Aksi orang-orang Muslim dan Yahudi di Marburg, Jerman untuk perdamaian Palestina dan Israel. (Foto: DW)
Jakarta, NU Online
Belakangan masyarakat menyadari bahwa akar konflik antara Palestina dan Israel tidak terkait agama, melainkan aneksasi atau pencaplokan tanah dan pendudukan yang semakin meluas oleh Israel terhadap Palestina. Selama bertahun-tahun, banyak warga Palestina yang terusir dari rumahnya.
Konflik tersebut bukan karena agama karena selain Muslim, di Palestina juga terdapat Yahudi dan Nasrani, begitu juga sebaliknya di Israel. Bahkan tidak sedikit komunitas Yahudi di Israel yang menyerukan perdamaian antara negaranya dengan Palestina.
Namun, perbedaan antara Muslim dan Yahudi yang kerap memperuncing konflik mendorong sebuah komunitas Yahudi dan Muslim di Kota Marburg, Jerman untuk hidup damai.
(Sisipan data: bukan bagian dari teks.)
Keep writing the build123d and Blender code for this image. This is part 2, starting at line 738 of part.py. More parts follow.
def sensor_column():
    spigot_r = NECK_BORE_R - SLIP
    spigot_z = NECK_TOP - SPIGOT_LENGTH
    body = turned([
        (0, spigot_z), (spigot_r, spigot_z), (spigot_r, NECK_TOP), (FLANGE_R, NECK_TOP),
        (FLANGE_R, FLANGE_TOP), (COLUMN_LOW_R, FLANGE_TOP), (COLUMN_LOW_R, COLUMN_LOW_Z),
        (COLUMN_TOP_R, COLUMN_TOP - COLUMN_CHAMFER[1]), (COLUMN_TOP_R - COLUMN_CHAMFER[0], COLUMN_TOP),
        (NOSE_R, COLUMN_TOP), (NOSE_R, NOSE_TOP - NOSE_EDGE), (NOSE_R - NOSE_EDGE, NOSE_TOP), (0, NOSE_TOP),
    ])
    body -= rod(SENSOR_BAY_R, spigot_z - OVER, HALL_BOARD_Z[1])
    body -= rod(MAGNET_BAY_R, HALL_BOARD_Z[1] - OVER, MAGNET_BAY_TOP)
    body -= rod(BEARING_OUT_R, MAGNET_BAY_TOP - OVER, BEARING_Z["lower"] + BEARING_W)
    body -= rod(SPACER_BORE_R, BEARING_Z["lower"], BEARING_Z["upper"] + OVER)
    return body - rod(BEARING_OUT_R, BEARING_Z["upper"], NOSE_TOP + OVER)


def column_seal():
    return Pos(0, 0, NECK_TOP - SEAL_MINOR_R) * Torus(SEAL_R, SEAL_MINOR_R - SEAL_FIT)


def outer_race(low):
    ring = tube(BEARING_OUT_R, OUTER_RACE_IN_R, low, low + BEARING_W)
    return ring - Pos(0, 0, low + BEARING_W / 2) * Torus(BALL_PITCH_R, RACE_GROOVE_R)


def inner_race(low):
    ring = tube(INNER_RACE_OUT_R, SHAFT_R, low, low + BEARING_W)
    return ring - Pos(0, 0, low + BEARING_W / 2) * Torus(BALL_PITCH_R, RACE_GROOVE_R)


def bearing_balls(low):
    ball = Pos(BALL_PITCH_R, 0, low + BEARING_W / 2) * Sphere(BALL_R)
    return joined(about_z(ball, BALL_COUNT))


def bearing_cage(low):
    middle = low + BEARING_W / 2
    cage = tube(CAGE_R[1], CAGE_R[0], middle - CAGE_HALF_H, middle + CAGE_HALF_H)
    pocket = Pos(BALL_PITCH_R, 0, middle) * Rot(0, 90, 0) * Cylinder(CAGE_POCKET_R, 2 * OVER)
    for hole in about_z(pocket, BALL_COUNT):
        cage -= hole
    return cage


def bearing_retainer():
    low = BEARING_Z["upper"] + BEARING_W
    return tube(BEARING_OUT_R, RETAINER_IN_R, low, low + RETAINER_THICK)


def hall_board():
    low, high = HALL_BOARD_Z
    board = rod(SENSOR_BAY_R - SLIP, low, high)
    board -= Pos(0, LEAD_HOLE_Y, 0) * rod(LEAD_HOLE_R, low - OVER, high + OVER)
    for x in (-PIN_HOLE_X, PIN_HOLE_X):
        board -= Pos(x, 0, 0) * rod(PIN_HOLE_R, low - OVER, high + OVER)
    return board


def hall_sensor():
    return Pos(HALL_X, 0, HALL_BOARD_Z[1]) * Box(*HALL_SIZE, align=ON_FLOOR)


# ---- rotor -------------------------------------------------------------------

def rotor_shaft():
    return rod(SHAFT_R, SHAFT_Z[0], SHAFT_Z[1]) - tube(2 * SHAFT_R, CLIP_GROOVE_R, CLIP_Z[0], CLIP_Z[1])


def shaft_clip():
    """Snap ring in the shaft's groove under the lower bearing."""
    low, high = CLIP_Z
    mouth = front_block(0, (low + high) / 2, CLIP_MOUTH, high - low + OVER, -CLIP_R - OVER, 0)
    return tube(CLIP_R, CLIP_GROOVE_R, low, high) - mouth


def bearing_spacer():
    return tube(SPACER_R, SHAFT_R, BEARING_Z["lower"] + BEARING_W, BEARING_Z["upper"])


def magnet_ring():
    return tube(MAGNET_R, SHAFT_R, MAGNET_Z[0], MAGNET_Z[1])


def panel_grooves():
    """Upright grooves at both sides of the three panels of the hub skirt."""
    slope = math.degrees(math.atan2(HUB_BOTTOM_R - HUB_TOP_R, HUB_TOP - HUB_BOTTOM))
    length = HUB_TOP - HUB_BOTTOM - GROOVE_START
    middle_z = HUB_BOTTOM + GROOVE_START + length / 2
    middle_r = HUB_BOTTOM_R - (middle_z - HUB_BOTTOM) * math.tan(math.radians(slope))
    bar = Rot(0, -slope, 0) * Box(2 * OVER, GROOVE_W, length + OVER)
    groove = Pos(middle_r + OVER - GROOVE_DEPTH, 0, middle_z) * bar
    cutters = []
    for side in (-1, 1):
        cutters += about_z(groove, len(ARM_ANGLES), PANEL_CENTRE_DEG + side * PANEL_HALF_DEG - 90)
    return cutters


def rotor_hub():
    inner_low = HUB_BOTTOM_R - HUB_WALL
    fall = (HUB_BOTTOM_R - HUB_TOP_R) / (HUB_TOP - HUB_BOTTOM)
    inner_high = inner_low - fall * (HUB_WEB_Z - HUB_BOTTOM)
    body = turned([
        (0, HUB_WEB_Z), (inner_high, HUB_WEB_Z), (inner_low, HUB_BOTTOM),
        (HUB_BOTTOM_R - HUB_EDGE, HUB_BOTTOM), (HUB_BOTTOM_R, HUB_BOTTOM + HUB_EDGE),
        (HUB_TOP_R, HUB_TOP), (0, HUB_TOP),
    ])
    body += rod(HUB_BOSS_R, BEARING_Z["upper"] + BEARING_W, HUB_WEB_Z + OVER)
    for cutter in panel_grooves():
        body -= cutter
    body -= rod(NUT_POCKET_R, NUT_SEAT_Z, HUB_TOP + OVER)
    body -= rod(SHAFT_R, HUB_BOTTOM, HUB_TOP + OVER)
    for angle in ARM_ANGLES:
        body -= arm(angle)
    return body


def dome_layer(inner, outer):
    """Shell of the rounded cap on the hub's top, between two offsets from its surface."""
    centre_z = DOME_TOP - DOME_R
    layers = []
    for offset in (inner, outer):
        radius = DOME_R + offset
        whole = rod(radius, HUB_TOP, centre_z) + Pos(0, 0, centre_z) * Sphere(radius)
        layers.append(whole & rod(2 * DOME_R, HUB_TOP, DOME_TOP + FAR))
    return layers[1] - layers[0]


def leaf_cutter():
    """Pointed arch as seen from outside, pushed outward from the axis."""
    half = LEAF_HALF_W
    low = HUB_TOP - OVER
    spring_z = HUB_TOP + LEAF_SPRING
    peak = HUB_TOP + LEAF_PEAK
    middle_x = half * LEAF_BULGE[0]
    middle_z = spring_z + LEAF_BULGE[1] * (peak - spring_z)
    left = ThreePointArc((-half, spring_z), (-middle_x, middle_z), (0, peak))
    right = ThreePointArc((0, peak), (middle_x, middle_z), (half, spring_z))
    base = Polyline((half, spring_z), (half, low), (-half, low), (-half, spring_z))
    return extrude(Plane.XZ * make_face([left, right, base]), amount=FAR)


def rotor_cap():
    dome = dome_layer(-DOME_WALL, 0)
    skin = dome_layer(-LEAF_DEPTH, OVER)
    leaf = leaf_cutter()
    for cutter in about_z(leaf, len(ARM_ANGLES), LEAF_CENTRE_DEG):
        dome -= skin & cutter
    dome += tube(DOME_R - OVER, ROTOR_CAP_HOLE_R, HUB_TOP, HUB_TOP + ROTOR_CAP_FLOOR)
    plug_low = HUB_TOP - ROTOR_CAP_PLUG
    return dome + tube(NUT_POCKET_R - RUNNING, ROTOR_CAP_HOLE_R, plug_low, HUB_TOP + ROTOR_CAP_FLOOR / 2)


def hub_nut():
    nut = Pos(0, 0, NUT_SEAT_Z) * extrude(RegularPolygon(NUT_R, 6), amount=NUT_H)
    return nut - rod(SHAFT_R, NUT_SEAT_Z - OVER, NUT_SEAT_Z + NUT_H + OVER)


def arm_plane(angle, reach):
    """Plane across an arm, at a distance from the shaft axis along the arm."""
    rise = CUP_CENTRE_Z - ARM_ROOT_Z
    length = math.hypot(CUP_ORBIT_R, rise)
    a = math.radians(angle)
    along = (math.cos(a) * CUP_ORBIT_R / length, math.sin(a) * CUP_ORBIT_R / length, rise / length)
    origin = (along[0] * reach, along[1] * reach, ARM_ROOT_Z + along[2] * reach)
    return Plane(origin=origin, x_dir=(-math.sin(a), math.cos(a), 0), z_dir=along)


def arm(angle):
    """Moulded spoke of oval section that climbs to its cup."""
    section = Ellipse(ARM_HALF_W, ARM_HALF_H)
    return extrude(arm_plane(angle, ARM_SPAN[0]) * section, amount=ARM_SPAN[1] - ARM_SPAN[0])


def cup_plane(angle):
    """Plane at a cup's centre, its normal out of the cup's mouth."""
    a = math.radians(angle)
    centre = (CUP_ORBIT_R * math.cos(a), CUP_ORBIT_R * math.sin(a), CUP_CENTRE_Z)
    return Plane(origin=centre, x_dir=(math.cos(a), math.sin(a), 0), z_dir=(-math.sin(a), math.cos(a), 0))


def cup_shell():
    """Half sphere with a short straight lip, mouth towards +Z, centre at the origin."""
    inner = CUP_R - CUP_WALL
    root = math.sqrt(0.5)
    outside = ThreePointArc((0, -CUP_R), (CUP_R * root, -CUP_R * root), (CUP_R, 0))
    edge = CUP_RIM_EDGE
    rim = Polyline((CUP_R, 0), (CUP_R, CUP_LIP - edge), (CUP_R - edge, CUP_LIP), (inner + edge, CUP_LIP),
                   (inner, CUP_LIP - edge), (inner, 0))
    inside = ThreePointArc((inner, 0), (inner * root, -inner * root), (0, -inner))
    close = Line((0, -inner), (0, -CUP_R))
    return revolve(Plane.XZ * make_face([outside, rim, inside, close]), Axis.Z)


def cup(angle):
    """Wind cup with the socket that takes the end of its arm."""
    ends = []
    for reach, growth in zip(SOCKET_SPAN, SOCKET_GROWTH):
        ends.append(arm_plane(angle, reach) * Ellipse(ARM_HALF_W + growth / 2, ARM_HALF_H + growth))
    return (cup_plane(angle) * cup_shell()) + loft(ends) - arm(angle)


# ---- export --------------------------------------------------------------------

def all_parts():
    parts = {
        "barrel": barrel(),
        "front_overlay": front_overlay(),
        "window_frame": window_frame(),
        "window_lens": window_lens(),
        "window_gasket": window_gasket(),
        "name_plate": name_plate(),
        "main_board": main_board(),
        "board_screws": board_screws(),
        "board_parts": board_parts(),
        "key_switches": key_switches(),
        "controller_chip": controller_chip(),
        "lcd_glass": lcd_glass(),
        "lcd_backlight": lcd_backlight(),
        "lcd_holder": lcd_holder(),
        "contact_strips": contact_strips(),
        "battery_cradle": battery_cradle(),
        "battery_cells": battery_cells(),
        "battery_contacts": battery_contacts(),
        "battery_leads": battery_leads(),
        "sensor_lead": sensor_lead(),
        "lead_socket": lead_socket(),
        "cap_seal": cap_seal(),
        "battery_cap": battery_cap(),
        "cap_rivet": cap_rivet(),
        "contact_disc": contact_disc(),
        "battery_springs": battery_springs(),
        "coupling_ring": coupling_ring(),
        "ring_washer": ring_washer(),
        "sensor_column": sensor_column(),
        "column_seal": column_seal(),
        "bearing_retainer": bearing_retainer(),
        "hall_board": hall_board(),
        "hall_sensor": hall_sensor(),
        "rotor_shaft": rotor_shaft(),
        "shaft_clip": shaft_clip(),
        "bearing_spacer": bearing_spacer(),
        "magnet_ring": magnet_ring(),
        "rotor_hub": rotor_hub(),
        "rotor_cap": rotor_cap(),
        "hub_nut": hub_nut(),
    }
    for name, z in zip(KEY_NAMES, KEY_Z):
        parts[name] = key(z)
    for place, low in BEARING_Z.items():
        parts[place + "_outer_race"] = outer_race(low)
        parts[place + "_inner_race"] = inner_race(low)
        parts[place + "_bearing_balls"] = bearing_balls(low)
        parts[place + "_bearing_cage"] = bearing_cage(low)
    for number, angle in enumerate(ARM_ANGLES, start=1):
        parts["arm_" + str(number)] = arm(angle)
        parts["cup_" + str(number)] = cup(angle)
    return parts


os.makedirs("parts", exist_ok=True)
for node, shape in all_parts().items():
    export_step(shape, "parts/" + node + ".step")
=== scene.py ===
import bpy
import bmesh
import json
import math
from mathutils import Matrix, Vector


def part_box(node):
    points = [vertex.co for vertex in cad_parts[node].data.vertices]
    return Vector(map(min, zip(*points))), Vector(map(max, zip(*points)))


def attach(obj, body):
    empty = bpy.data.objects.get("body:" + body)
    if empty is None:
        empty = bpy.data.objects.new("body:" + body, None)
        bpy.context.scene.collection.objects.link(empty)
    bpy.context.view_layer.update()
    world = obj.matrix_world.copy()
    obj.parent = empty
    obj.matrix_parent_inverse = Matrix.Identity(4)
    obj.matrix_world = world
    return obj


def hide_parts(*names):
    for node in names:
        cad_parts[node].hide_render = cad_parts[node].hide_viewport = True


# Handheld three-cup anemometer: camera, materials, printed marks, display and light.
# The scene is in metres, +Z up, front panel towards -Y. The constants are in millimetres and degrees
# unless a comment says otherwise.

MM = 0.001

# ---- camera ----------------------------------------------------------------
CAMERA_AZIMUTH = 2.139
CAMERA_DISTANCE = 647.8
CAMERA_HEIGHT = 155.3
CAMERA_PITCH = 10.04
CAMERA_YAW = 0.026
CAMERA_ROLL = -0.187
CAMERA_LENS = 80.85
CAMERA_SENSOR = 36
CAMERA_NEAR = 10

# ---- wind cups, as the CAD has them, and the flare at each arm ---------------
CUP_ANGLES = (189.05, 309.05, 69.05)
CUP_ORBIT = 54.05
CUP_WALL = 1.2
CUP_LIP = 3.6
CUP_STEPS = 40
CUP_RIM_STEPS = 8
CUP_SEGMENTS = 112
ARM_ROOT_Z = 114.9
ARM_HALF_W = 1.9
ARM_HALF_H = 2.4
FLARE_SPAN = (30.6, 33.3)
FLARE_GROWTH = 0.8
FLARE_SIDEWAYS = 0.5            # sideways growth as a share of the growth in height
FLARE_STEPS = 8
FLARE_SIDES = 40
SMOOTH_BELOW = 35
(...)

Langkah tersebut juga sebagai upaya mengakhiri konflik antara Palestina dan Israel.
Adalah seorang perempuan Yahudi bernama Monika Bunk dan seorang Muslim bernama Bilal El-Zayat yang telah setahun lalu menciptakan kehidupan damai antara Muslim dan Yahudi di Jerman. Mereka mendirikan Gemeinsam e.V. Marburger Gemeinschaft für Jüdisch-Muslimischen Dialog (Bersama: Masyarakat Marburg untuk Dialog Muslim-Yahudi di Marburg, Jerman).
Tujuh tahun lalu, selama Perang Gaza 2014, Bunk dan El-Zayat diminta berperan sebagai mediator untuk mencegah konflik Timur Tengah berujung pada konfrontasi dan merembet ke Marburg.
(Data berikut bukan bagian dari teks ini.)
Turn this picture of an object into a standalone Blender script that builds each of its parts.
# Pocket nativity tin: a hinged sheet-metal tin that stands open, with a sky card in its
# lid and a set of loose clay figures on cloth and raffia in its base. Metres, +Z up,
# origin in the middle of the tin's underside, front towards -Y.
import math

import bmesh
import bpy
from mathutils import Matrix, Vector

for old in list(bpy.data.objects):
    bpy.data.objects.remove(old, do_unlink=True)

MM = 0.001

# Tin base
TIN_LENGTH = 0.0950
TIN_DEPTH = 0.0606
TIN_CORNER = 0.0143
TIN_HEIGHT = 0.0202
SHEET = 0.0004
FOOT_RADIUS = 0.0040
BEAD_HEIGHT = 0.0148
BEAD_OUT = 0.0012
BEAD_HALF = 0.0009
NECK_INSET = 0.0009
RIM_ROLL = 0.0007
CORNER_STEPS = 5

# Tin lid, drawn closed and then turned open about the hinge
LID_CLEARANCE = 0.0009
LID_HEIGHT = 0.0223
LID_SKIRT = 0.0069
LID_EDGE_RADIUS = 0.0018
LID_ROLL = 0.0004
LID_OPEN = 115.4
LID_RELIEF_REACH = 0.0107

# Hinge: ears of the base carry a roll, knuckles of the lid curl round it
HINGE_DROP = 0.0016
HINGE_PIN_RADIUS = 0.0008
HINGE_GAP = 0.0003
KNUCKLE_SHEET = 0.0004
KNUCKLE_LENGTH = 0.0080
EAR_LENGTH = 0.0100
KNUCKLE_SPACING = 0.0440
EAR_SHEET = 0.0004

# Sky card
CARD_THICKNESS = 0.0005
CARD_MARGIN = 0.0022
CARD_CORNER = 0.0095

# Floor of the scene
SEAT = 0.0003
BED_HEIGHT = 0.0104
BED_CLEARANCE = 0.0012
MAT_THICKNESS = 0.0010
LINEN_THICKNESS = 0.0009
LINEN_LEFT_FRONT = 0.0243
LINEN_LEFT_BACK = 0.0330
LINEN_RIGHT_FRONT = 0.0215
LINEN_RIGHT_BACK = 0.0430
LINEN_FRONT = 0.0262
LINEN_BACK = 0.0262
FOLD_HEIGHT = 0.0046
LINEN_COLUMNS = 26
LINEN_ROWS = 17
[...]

"Kami tidak akan membawa konflik Timur Tengah ke Marburg, di mana kami tidak dapat menyelesaikannya," kata kedua aktivis tersebut dikutip kantor berita Deutsche Welle.
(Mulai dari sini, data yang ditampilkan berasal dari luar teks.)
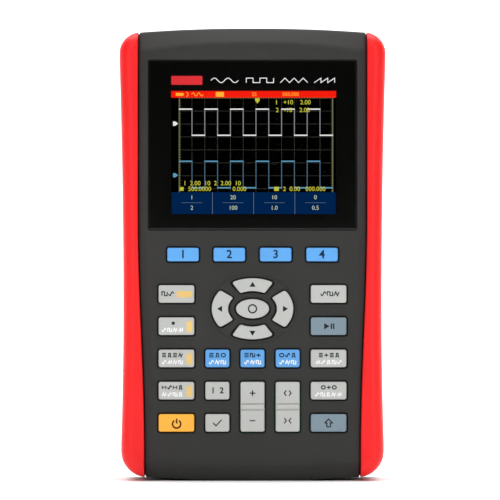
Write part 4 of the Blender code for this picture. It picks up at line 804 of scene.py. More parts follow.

Inisiatif mereka di Marburg adalah salah satu contoh mengatasi perpecahan. Bunk adalah seorang Yahudi berprofesi ahli teologi, sedangkan El-Zayat adalah seorang Muslim yang pekerjaannya dokter bedah. Mereka sudah saling kenal selama 20 tahun.
Konflik Timur Tengah saat ini menguji kepercayaan komunitas Yahudi dan Islam. Komunitas Islam Marburg beranggotakan sekitar 5.000 orang dan beberapa anggotanya adalah warga Palestina dari Jalur Gaza.
Bebas Berpendapat dengan Batasannya
Kepercayaan anggota asosiasi Yahudi-Muslim telah tumbuh dari waktu ke waktu. Mereka memastikan agama dan politik terbagi dengan ketat. Terlepas dari perbedaan pendapat, ada penyebab yang sama yakni keinginan untuk hidup bersama secara damai di Marburg.
"Kami telah belajar selama bertahun-tahun untuk lebih memahami pihak lain," kata Bunk.
Bunk mengingat pertengkaran yang dia dan El-Zayat alami terkait dengan publikasi kartun yang mengolok-olok Nabi Muhammad SAW. Mereka sangat terpisah satu sama lain. Namun, saat ini ketika media sosial menambah api konflik antaragama, para pendiri asosiasi mencoba menyelesaikan masalah dengan berbicara.
Kedepankan Persamaan daripada Perbedaan
Hal utama dan terpenting adalah motto organisasi ini: Yahudi dan Muslim memiliki lebih banyak kesamaan daripada yang memecah belah mereka.
Pada 2019, ketika mendengar ada orang yang menjadi korban serangan antisemit hanya karena memakai penutup kepala Yahudi yarmulke, Bunk dan El-Zayat langsung teringat pada perempuan Muslim yang kerap menghadapi permusuhan karena memakai jilbab. Keduanya lalu menyelenggarakan "Hari Jilbab-Yarmulke" di Marburg.
September lalu, sekitar 20 anggota komunitas Yahudi yang beranggotakan 320 orang di Marburg menghadiri upacara peresmian masjid baru di kota itu. Ke depannya, kelompok ini juga telah merencanakan turnamen catur dan kursus memasak sebagai cara agar masyarakat lebih mengenal satu sama lain.
Atas inisiasi-inisiasi damai tersebut, Bunk sering didekati oleh pemuda Muslim di jalan yang mengatakan bahwa dia dan El-Zayat adalah panutan.
Dikutip DW, El-Zayat mengatakan, "Muslim di Jerman harus menyadari bahwa kemitraan dengan orang Yahudi di negara ini dapat membantu kami dan itu berlaku juga sebaliknya."